Ed Rampell: This Halloween screening of Nosferatu with live instrumental and voice accompaniment is part of LA Opera’s crusade to keep opera relevant to contemporary audiences.

Members of the L.A. Opera Orchestra rehearse for their presentation of "Nosferatu" at the Theatre at Ace Hotel in Los Angeles. (Mel Melcon / Los Angeles Times)


In Bram Stoker’s classic 1897 Gothic horror novel Dracula, the undead count exclaims: “Listen to them, the children of the night. What music they make!” While the vampire was referring to the cries and howls of animals in the darkness, the same could be said of the LA Opera Off Grand’s Halloween presentations of the 1922 film Nosferatu, A Symphony of Horror, accompanied by live music performed by members of the LA Opera Orchestra at the Theatre at Ace Hotel, an ornate 1920s movie palace located in Downtown Los Angeles.

Nosferatu, the first major motion picture adaptation of Dracula, was directed by the German Expressionist master F.W. Murnau. Because it was an unauthorized version of Stoker’s book, Henrik Galeen’s screenplay changes the names of the dramatic personae, as well as other details. The vampire, here called Count Orlok, was portrayed by the tall, gaunt Max Schreck and he is arguably creepier than Bela Lugosi was nine years later in Todd Browning’s authorized adaptation of the Irish novelist’s tale of the Transylvanian Prince of Darkness. (Rather appropriately, the word “shrek” means terror in German.)

Long before CGI, Murnau and his cinematographer Fritz Arno Wagner skillfully deployed special effects to amp up the horror quotient. For example, as a carriage (perhaps a hearse) races through the Carpathian Woods, negative film is used for a reverse exposure experience that accentuates the unearthly quality of the hellish dimension we are entering. In another scene, as Orlok sails across a body of water on a ship bearing coffins filled with earth which the no account count sleeps in during the daytime, swarms of rats emerge, carrying with them pestilence and plague.


A misnomer for films made prior to the Warner Bros.’ technical innovation of film strips wedded to synchronized soundtracks in 1927’s The Jazz Singer is to dub preceding pictures “silent cinema.” While they did not contain spoken dialogue and soundtracks were not synchronized onto celluloid, I beg your pardon, but in fact there was lots of sound. Sometimes it came in the form of live orchestras performing compositions created for specific films, such as some D.W. Griffith epics. But more often than not, pianists or organ players would accompany the flickers as they flicked across the silver screen, usually improvising to render music that matched in mood and pace the larger than life action unfolding above them.

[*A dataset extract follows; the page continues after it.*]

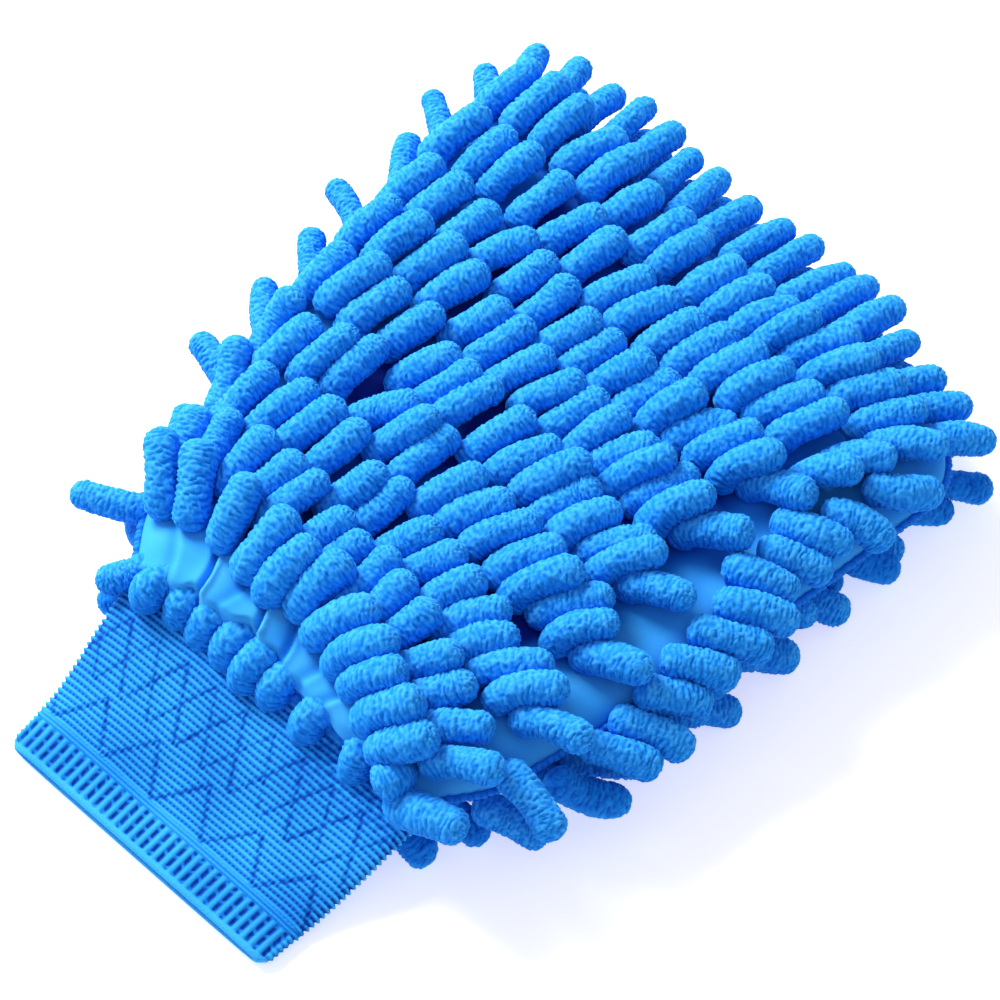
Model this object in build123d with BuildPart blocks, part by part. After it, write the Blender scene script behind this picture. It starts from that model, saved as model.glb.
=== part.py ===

In this tradition, Matthew Aucoin, Artist in Residence at LA Opera, conducted about 14 members of the LA Opera Orchestra plus soprano soloist Liv Redpath, who performed excerpts from works by Wagner, Schubert, Schoenberg, etc., live on a stage below the screen Nosferatu was projected upon. Aucoin also composed original music for the screening and from time to time relieved Milena Gligić at the piano to tickle the ivory as he let his “inner jazz pianist loose” - as he put it in program notes - to riff along with Murnau’s masterpiece.

The accompaniment of live music greatly enhanced the ambiance of the motion picture screening with atmospheric sound. I have heard scores performed live by orchestras to accompany screenings of pre-talkie movies - such as Harold Lloyd’s 1924 Girl Shy at the Egyptian Theatre during the Turner Classic Movie filmfest - but never along with an oratorio sonorously song by an opera singer.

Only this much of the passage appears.